How to book an early MOT test online using GOV.UK and approved DVSA testing stations

Booking an early MOT test is straightforward if you use approved DVSA testing stations and trusted online tools. The most reliable starting point is the official getting an MOT guidance, which explains legal requirements, fees and the difference between test classes. Once you know your expiry date from the check MOT history service, you can work out the earliest date that fits the one‑month‑minus‑one‑day rule and select a convenient day and time.

For many drivers, the simplest process is to use a local garage or national chain website with online booking. These systems usually tap into the DVSA database to allocate test slots and issue certificates electronically as soon as the inspection is completed. When booking online, always double‑check that the centre is a DVSA‑authorised testing station. That approval ensures the test will be recorded correctly and recognised by enforcement systems such as ANPR. You can ask the garage for its station number or look for the standard blue three‑triangle MOT sign outside the premises.

If you are planning to combine your MOT with other work, an ordered approach helps. A good step‑by‑step plan for an early MOT might look like this:

  1. Check your current expiry date using the DVSA status or history tools.
  2. Calculate the earliest date to test without changing your renewal date.
  3. Book an MOT slot online with a DVSA‑approved centre for that window.
  4. Carry out basic checks yourself—lights, tyres, wipers, fluids—before the test.
  5. Use the result, advisories and emissions data to plan upcoming maintenance.

That simple process reduces stress and maximises the value of an early test.

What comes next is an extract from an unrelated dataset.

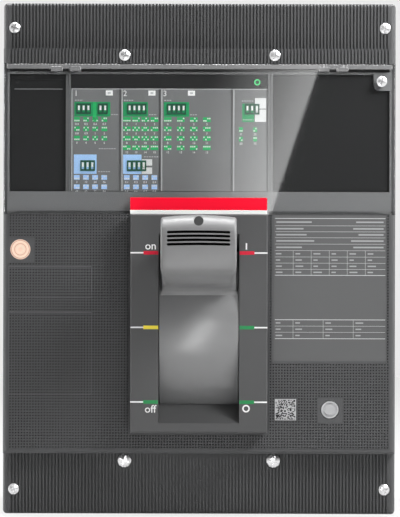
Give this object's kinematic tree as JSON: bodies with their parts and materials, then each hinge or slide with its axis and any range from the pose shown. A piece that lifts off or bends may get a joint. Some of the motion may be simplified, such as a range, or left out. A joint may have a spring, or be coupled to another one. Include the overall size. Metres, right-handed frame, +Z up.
{
  "type": "moulded housing circuit breaker",
  "caption": "Moulded circuit breaker with a toggle lever, a test button, terminal bars and a trip unit behind a clear cover.",
  "frame": {"origin": "centre of the back mounting face", "axes": "+Z up along the height, +X to the right seen from the front, the front faces -Y"},
  "size_m": [0.2112, 0.1661, 0.275],
  "materials": {
    "base_moulding": "fine matt texture",
    "cover_moulding": "fine matt texture",
    "frame_moulding": "satin",
    "surround_moulding": "satin",
    "lever_moulding": "satin",
    "skirt_moulding": "satin",
    "clear_plastic": "clear",
    "trip_unit_face": "satin",
    "dark_panel": "satin",
    "switch_green": "satin",
    "white_plastic": "gloss",
    "ready_green": "gloss",
    "red_strip": "satin",
    "label_grey": "satin film",
    "seal_film": "gloss film",
    "button_grey": "satin",
    "zinc_steel": "zinc plated",
    "tinned_copper": "bright"
  },
  "bodies": {
    "housing": {"base": "base_moulding", "main_cover": "cover_moulding", "window_frame": "frame_moulding", "line_terminal_cover": "cover_moulding", "load_terminal_cover": "cover_moulding", "surround": "surround_moulding", "lever_pin": "zinc_steel", "clear_cover": "clear_plastic", "trip_unit": "trip_unit_face", "trip_unit_header": "dark_panel", "rating_panel": "dark_panel", "blank_panel": "dark_panel", "switch_blocks": "switch_green", "switch_levers": "white_plastic", "indicator_lights": "white_plastic", "ready_light": "ready_green", "name_strip": "red_strip", "strip_trim": "white_plastic", "data_plate": "label_grey", "code_plate": "label_grey", "round_seal": "seal_film", "line_bar_left": "tinned_copper", "line_bar_middle": "tinned_copper", "line_bar_right": "tinned_copper", "load_bar_left": "tinned_copper", "load_bar_middle": "tinned_copper", "load_bar_right": "tinned_copper", "corner_screws": "zinc_steel", "main_cover_screws": "zinc_steel", "load_cover_screws": "zinc_steel", "clear_cover_screw": "zinc_steel"},
    "lever": {"lever_grip": "lever_moulding", "lever_skirt": "skirt_moulding"},
    "button": {"test_button": "button_grey"}
  },
  "joints": [
    {"name": "lever_swing", "type": "hinge", "parent": "housing", "child": "lever", "pos_m": [0, -0.065, -0.037], "axis": [1, 0, 0], "range_deg": [0, 50]},
    {"name": "button_press", "type": "slide", "parent": "housing", "child": "button", "axis": [0, 1, 0], "range_m": [0, 0.003], "stiffness_N_per_m": 600}
  ]
}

Think of the online DVSA tools as your MOT calendar and your chosen garage as the examiner. You set the timing based on the rules, then let the professionals assess the car’s condition. Over time, using early MOTs intelligently can smooth your costs, protect your licence and help you present a well‑maintained vehicle, whether you keep it for many years or decide to sell it with a long, reassuring certificate already in place.